#### Exercise directions:
Work out how many lines hold "names". Give the number and nothing else.
-- Start of Data section --
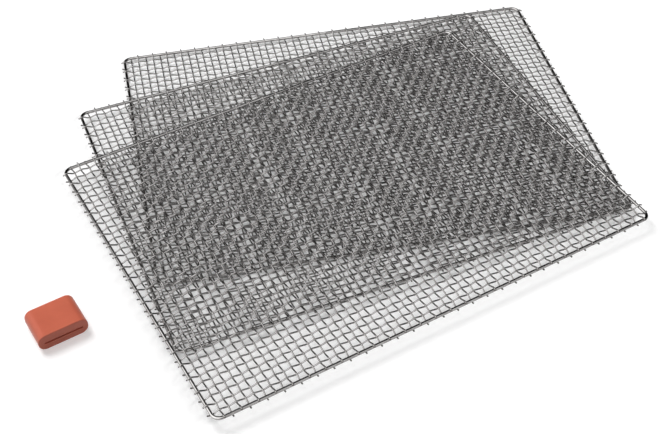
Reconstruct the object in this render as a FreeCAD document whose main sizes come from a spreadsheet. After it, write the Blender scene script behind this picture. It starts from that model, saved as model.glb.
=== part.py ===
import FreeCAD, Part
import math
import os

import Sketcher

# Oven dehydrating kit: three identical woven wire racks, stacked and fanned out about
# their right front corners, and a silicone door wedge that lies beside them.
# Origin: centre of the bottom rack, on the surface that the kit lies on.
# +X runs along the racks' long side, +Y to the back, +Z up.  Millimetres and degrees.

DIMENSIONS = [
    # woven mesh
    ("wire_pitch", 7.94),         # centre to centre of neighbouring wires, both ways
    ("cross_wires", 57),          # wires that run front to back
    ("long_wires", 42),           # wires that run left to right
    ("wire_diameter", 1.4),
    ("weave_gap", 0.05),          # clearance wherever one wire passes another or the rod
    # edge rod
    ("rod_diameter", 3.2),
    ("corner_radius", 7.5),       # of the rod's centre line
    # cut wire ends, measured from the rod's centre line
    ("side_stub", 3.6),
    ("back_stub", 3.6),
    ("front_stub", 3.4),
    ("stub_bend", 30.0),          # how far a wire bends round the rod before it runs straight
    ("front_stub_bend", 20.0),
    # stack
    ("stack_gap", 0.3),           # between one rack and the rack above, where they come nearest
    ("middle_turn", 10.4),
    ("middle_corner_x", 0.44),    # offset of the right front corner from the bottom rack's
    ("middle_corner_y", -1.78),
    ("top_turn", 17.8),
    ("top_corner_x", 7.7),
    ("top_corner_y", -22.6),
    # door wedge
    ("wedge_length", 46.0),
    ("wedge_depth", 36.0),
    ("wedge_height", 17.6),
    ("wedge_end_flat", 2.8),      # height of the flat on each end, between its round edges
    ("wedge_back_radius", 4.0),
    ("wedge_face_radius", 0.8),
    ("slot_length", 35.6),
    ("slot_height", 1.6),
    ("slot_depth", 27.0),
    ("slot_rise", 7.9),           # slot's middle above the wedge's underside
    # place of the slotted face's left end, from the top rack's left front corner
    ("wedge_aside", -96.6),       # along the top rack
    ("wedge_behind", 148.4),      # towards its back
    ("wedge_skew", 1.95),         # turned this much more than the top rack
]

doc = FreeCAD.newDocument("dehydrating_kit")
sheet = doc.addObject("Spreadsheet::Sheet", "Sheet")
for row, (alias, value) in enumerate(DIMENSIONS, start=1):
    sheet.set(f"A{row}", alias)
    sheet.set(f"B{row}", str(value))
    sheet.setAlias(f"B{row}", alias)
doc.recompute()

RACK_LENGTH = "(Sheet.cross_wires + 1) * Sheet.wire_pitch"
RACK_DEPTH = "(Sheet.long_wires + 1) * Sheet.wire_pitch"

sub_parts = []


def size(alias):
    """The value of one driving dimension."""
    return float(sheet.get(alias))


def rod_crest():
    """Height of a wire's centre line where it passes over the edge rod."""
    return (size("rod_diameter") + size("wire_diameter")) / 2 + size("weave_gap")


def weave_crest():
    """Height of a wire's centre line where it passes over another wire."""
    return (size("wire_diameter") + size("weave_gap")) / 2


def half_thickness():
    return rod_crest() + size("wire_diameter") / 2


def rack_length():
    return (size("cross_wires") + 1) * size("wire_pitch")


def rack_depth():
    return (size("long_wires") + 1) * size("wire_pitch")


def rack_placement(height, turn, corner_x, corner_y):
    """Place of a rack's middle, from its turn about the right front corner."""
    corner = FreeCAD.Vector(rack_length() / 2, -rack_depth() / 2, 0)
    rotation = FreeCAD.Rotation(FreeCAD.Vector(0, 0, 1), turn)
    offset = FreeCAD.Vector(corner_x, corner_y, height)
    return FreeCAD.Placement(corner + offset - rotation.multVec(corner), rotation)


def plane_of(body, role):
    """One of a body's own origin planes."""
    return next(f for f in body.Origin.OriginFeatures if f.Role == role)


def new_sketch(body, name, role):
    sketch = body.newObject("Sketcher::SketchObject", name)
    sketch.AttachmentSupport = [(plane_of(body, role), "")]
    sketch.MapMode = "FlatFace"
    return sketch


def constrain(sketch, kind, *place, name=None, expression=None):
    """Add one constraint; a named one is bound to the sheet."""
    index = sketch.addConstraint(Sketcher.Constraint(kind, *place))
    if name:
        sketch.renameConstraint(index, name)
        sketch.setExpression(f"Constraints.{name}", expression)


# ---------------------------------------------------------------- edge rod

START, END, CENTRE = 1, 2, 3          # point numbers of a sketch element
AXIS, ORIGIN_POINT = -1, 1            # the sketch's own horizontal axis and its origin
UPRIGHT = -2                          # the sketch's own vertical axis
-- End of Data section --
-- Start of Data section --
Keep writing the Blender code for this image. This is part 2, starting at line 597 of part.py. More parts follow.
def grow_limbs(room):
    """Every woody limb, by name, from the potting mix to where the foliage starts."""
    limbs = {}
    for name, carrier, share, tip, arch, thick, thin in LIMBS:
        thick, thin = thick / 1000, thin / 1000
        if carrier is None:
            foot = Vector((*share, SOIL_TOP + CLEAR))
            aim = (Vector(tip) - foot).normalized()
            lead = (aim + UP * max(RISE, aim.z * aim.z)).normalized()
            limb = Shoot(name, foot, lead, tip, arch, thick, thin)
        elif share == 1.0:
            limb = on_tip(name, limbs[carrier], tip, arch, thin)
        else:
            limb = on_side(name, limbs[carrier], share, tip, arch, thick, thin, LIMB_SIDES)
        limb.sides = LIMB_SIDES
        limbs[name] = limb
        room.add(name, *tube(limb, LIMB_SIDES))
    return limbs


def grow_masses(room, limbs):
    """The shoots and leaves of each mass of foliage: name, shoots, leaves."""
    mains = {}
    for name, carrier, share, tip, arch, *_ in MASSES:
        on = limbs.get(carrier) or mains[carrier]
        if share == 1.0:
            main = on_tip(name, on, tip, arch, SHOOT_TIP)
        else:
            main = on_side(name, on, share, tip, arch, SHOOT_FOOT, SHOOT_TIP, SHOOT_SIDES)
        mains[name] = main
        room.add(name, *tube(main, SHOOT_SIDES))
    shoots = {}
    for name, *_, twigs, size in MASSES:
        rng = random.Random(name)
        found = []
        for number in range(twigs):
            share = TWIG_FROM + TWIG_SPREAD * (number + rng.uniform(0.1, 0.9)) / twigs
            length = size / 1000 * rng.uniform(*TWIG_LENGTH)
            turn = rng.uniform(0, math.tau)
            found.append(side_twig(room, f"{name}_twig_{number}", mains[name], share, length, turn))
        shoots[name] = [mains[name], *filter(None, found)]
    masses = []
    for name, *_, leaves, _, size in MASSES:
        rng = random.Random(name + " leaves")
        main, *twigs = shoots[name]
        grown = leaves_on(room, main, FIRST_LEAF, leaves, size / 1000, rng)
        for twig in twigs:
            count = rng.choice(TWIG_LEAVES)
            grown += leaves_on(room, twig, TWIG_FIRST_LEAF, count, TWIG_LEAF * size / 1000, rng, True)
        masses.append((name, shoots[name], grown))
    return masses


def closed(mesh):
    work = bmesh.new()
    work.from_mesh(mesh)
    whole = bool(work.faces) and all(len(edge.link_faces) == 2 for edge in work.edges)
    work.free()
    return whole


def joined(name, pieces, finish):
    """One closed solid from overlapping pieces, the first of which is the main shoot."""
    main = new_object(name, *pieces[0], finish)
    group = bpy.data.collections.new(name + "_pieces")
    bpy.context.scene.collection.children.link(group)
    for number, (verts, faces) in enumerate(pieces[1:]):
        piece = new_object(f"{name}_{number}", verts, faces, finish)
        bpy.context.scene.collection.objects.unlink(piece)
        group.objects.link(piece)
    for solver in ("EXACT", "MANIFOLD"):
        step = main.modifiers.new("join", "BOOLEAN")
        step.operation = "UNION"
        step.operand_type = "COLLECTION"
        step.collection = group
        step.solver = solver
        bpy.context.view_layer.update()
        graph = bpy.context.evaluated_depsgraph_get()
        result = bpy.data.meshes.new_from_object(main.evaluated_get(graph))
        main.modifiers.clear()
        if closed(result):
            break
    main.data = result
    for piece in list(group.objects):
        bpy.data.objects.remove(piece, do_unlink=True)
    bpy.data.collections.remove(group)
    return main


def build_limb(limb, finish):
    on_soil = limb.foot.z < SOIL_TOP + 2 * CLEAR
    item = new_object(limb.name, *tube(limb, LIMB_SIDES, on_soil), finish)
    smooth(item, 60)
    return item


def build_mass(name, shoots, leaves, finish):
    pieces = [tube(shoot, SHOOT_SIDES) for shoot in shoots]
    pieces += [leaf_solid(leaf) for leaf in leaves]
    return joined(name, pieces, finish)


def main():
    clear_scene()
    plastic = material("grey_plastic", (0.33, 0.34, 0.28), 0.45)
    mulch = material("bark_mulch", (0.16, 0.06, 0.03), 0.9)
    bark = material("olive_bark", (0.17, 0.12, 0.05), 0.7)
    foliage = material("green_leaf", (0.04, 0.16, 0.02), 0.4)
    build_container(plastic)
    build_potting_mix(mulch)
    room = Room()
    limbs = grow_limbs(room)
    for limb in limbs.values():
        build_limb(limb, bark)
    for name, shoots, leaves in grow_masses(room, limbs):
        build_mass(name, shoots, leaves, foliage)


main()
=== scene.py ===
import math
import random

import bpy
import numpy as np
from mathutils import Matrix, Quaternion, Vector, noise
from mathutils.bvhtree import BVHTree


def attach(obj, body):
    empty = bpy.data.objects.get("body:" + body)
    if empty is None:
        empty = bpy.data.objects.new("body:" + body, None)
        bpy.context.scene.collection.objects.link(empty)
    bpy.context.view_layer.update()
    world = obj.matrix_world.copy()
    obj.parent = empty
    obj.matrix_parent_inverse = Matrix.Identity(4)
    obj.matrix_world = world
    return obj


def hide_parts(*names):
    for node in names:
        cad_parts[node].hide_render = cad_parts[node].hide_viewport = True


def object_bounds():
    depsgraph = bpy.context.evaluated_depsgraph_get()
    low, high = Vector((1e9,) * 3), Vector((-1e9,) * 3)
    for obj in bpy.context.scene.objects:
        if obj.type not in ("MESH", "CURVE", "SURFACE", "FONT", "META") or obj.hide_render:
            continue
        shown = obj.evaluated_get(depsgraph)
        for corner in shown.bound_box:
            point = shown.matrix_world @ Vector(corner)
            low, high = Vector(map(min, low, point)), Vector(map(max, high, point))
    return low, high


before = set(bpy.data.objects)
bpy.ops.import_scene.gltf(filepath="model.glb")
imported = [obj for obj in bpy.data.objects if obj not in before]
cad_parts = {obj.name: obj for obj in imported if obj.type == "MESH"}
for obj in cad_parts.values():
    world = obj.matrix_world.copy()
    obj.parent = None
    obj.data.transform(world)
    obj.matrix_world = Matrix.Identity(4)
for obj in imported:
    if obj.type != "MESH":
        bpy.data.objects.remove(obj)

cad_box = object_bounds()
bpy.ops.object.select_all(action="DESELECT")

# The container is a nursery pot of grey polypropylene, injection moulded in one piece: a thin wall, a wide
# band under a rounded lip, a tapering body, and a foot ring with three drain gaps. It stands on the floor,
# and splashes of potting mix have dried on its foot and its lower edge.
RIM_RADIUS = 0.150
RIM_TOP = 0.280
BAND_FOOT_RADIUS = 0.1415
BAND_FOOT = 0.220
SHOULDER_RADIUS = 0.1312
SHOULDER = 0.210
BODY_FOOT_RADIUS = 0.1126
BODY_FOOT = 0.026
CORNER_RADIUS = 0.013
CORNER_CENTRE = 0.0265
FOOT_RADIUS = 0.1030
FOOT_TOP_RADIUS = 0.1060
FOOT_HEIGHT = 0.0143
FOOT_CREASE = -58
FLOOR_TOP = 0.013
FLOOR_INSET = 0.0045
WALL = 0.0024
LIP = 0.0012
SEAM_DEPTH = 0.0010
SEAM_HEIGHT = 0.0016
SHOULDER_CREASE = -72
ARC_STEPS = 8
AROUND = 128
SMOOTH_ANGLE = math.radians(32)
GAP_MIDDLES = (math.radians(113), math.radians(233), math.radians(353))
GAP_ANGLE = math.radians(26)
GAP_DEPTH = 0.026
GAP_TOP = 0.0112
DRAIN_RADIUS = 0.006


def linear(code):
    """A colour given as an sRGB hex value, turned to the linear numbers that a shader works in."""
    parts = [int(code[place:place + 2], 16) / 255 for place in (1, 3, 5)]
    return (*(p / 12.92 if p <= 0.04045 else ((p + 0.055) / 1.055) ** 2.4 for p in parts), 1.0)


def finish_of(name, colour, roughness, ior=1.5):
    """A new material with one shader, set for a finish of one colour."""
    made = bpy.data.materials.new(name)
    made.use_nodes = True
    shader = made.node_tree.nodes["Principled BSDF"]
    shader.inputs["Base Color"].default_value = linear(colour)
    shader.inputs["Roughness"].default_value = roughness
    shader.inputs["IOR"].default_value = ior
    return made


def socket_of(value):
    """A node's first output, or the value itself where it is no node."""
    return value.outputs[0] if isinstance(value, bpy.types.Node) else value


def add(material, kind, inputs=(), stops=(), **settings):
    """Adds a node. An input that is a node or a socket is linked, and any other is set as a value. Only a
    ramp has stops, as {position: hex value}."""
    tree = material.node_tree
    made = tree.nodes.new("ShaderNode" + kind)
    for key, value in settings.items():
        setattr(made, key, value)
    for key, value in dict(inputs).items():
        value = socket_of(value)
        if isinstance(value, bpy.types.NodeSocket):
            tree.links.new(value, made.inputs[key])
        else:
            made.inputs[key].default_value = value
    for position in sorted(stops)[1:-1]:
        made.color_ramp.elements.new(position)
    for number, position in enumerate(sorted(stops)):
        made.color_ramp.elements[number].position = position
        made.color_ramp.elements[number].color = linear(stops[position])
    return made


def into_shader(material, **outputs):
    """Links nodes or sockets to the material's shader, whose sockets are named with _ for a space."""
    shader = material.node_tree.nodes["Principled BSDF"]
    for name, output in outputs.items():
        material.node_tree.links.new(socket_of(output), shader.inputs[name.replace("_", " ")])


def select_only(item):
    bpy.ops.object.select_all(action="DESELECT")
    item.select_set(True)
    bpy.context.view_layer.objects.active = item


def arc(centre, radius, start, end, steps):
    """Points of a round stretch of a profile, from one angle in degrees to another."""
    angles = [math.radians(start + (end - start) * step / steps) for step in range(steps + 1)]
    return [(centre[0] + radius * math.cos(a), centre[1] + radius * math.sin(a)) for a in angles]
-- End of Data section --
#### Written response:
2